Required task:
Print again only this span: the line with "graph = bpy.context.evaluated_depsgraph_get()", the line with "points = [vertex.co", and all lines between them, exactly as given.
◇ ◇ ◇ ◇
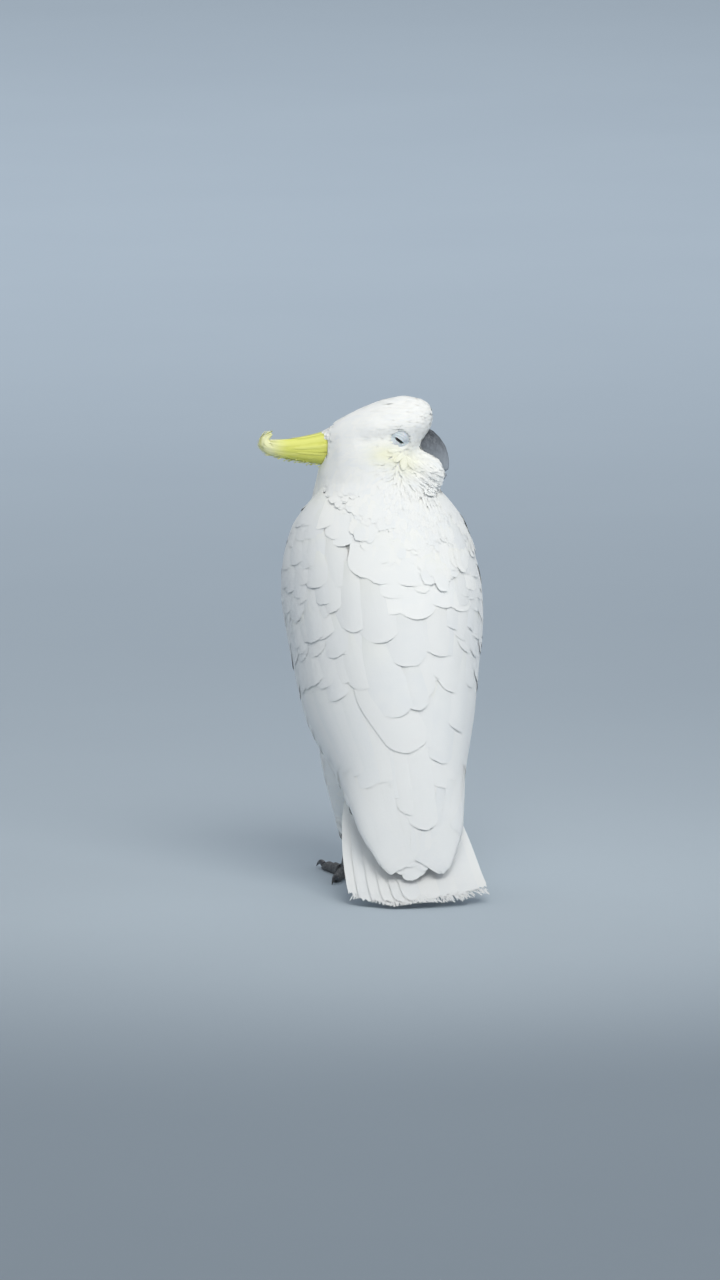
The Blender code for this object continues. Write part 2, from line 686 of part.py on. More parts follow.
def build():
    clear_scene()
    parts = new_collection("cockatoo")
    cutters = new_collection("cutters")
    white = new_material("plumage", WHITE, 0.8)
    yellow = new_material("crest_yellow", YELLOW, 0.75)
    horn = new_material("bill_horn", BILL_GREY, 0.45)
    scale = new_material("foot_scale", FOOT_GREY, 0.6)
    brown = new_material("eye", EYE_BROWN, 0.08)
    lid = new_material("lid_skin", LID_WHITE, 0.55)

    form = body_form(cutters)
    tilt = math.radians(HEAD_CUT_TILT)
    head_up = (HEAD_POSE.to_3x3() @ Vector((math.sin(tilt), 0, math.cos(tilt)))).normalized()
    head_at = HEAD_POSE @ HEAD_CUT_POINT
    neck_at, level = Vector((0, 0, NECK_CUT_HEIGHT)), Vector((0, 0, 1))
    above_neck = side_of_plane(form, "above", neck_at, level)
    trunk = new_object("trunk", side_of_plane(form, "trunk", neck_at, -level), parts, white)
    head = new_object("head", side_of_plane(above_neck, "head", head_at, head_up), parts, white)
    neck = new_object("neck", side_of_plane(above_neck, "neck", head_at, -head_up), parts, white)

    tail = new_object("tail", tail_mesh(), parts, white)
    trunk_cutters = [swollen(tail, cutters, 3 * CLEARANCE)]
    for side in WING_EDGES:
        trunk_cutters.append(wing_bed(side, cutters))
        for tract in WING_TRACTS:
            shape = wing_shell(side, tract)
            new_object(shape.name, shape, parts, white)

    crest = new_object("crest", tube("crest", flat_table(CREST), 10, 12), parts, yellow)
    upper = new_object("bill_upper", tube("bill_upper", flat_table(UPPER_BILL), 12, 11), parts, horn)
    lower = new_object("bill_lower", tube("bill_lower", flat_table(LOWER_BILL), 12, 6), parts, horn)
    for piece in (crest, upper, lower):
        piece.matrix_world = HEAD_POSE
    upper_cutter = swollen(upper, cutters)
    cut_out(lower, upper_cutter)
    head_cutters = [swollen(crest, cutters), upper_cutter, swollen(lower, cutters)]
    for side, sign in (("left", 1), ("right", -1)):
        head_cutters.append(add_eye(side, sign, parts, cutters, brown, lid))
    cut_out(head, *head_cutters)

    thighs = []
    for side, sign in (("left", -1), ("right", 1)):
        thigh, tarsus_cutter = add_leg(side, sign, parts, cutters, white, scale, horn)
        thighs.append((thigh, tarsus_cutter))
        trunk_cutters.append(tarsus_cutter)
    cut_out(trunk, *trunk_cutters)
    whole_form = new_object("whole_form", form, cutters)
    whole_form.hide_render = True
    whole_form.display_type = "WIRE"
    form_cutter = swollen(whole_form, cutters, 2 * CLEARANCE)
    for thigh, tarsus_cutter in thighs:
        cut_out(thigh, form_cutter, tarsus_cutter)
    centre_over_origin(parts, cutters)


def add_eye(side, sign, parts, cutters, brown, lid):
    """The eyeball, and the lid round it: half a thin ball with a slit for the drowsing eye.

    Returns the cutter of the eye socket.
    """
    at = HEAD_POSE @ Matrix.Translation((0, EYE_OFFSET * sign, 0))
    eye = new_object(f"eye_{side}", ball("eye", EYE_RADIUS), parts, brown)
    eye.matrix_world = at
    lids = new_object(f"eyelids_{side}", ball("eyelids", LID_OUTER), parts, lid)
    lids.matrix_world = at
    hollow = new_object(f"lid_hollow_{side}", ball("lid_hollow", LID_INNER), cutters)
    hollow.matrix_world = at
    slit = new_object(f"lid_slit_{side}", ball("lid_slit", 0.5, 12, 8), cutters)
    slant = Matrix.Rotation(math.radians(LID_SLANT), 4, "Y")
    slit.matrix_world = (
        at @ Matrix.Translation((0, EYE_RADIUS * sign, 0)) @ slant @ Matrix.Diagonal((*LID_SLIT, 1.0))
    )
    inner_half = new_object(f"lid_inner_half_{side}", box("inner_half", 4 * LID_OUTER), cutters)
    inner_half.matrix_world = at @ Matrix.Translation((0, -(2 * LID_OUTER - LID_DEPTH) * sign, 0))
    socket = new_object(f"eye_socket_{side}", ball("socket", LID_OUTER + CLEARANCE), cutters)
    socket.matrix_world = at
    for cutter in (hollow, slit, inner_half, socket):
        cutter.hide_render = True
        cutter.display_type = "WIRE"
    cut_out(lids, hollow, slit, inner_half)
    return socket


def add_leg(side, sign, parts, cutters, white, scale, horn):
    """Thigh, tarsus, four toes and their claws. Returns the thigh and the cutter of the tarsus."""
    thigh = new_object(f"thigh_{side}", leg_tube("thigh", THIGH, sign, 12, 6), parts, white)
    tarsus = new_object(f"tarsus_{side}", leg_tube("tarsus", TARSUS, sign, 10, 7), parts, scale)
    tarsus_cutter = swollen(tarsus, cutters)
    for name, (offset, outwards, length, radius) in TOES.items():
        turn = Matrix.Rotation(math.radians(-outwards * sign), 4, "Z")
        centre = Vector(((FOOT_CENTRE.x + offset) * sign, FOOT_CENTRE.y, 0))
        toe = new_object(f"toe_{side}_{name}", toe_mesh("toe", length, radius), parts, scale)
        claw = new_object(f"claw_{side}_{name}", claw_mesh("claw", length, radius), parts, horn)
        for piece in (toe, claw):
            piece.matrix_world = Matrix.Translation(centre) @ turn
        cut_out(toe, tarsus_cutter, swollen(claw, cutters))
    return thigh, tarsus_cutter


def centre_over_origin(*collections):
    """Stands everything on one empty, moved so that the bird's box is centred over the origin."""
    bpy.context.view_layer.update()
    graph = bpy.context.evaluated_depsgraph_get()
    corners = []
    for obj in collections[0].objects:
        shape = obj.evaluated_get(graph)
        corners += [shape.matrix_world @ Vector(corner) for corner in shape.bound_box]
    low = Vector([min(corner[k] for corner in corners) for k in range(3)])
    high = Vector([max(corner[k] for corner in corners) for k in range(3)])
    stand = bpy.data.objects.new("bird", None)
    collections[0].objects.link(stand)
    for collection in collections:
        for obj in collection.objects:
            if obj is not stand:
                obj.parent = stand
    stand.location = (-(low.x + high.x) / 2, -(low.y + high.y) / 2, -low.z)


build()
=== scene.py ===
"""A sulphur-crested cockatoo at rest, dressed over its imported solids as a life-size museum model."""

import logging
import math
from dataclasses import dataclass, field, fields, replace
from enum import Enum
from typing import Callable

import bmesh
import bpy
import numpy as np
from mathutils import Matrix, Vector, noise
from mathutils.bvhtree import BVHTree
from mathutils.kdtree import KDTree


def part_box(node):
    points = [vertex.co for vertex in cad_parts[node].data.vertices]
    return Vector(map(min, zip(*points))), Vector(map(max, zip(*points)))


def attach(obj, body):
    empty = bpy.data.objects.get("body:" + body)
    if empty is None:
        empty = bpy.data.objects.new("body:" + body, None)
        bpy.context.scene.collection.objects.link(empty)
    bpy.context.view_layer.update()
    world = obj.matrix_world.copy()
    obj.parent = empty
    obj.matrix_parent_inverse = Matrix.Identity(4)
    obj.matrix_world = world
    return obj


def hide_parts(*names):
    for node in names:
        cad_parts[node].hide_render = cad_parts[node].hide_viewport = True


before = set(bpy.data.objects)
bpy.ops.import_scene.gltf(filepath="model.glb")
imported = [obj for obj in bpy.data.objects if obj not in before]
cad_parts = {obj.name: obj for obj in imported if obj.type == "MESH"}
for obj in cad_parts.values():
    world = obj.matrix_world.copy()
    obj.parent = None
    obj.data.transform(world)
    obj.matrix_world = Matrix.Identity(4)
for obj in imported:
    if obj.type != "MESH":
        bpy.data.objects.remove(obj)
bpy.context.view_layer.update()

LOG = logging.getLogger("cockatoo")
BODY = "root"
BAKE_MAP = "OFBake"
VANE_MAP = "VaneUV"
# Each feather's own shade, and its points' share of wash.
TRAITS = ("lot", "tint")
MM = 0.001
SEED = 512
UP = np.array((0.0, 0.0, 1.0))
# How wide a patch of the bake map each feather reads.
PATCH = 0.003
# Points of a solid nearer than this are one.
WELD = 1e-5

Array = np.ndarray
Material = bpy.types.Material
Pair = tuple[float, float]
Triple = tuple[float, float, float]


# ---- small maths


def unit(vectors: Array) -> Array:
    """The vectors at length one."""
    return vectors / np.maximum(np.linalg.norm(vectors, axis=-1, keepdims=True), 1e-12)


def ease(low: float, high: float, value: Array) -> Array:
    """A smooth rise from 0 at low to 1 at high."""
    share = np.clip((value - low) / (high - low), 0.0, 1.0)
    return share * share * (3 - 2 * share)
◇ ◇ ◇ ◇
Output:
    graph = bpy.context.evaluated_depsgraph_get()
    corners = []
    for obj in collections[0].objects:
        shape = obj.evaluated_get(graph)
        corners += [shape.matrix_world @ Vector(corner) for corner in shape.bound_box]
    low = Vector([min(corner[k] for corner in corners) for k in range(3)])
    high = Vector([max(corner[k] for corner in corners) for k in range(3)])
    stand = bpy.data.objects.new("bird", None)
    collections[0].objects.link(stand)
    for collection in collections:
        for obj in collection.objects:
            if obj is not stand:
                obj.parent = stand
    stand.location = (-(low.x + high.x) / 2, -(low.y + high.y) / 2, -low.z)


build()
=== scene.py ===
"""A sulphur-crested cockatoo at rest, dressed over its imported solids as a life-size museum model."""

import logging
import math
from dataclasses import dataclass, field, fields, replace
from enum import Enum
from typing import Callable

import bmesh
import bpy
import numpy as np
from mathutils import Matrix, Vector, noise
from mathutils.bvhtree import BVHTree
from mathutils.kdtree import KDTree


def part_box(node):
    points = [vertex.co for vertex in cad_parts[node].data.vertices]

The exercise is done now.